2. Create http4s Version

// code/api/http4s/endpoints/BankEndpoints.scala
class BankEndpoints[F[_]: Concurrent] {
  
  def routes: HttpRoutes[F] = HttpRoutes.of[F] {
    case GET -> Root / "obp" / "v6.0.0" / "banks" / bankId =>
      // Same business logic
      val bankBox = Connector.connector.vend.getBank(BankId(bankId))
      
      bankBox match {
        case Full(bank) => Ok(bank.toJson)
        case Empty => NotFound()
        case Failure(msg, _, _) => BadRequest(msg)
      }
  }
}

3. Both Available

• Lift: http://localhost:8080/obp/v6.0.0/banks/{bankId}
• http4s: http://localhost:8081/obp/v6.0.0/banks/{bankId}

4. Test Both

scenario("Get bank - Lift version") {
  val response = makeGetRequest(v6_0_0_Request / "banks" / testBankId.value)
  response.code should equal(200)
}

scenario("Get bank - http4s version") {
  val response = makeGetRequest(http4s_v6_0_0_Request / "banks" / testBankId.value)
  response.code should equal(200)
}

5. Deprecate Lift Version

• Add deprecation warning to Lift endpoint
• Update docs to point to http4s version
• Monitor usage

6. Remove Lift Version

• Delete Lift endpoint code
• All traffic to http4s

Timeline Estimate

Conservative Approach (12-18 months)

• Month 1-2: Setup and infrastructure
• Month 3-6: Migrate 25% of endpoints
• Month 7-10: Migrate 50% more (75% total)
• Month 11-14: Migrate remaining 25%
• Month 15-16: Testing and stabilization
• Month 17-18: Remove Lift, cleanup

Aggressive Approach (6-9 months)

• Month 1: Setup
• Month 2-5: Migrate 80% of endpoints
• Month 6-7: Migrate remaining 20%
• Month 8-9: Remove Lift

Conclusion

Yes, Lift and http4s can coexist by running on different ports (8080 and 8081) within the same application.

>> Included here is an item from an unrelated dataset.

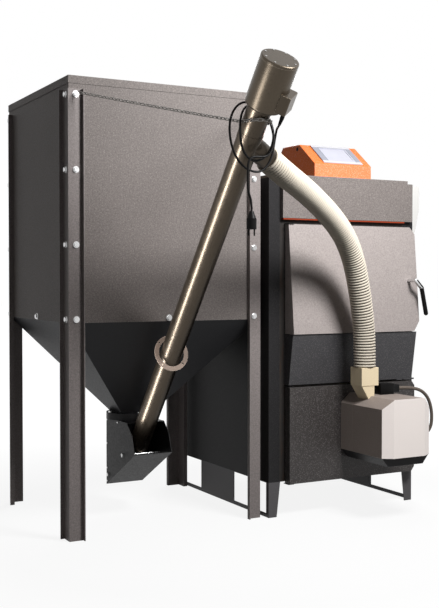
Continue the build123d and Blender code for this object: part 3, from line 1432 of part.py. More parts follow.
def burner_fan():
    """Fan wheel on its shaft behind the front of the cover."""
    face = Plane(origin=(MIDDLE_X, FAN_Y, FLAME_HEIGHT), z_dir=(0, 1, 0))
    wheel = drum(FAN_HUB, 0, FAN_DEPTH) + drum(FAN_RADIUS, FAN_DEPTH - SHEET, FAN_DEPTH)
    for blade in range(FAN_BLADES):
        plate = block((FAN_HUB - 1, FAN_RADIUS), (-SHEET / 2, SHEET / 2), (0, FAN_DEPTH))
        wheel += Rot(0, 0, 360 * blade / FAN_BLADES) * plate
    wheel -= drum(FAN_SHAFT + HINGE_FIT, SHEET, FAN_DEPTH + 1)
    return face * wheel


def hose_adapter():
    """Square box under the hose, with the chute that narrows into the burner."""
    body = block(ADAPTER_X, ADAPTER_Y, ADAPTER_Z) + prism_y(chute_profile(), inset(ADAPTER_Y, SHEET))
    x = inset(ADAPTER_X, ADAPTER_WALL)
    y = inset(ADAPTER_Y, ADAPTER_WALL)
    floor = ADAPTER_Z[0] + SHEET
    body -= block(x, y, (floor, ADAPTER_Z[1] + 1))
    low = BURNER_TOP - BURNER_TOP_CHAMFER[1] - 1
    passage = [(x[0] + SHEET, floor + 1), (CHUTE_NARROW - SHEET, floor + 1), (CHUTE_NARROW - SHEET, low),
               (CHUTE_NARROW - CHUTE_MOUTH + SHEET, low)]
    return body - prism_y(passage, inset(y, SHEET))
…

This allows for:

• Gradual, low-risk migration
• Endpoint-by-endpoint conversion
• Shared business logic and resources
• Zero downtime
• Flexible timeline

The key is to keep HTTP layer separate from business logic so both frameworks can call the same underlying functions.

Start with simple read-only endpoints, then gradually migrate more complex ones, finally removing Lift when all endpoints are converted.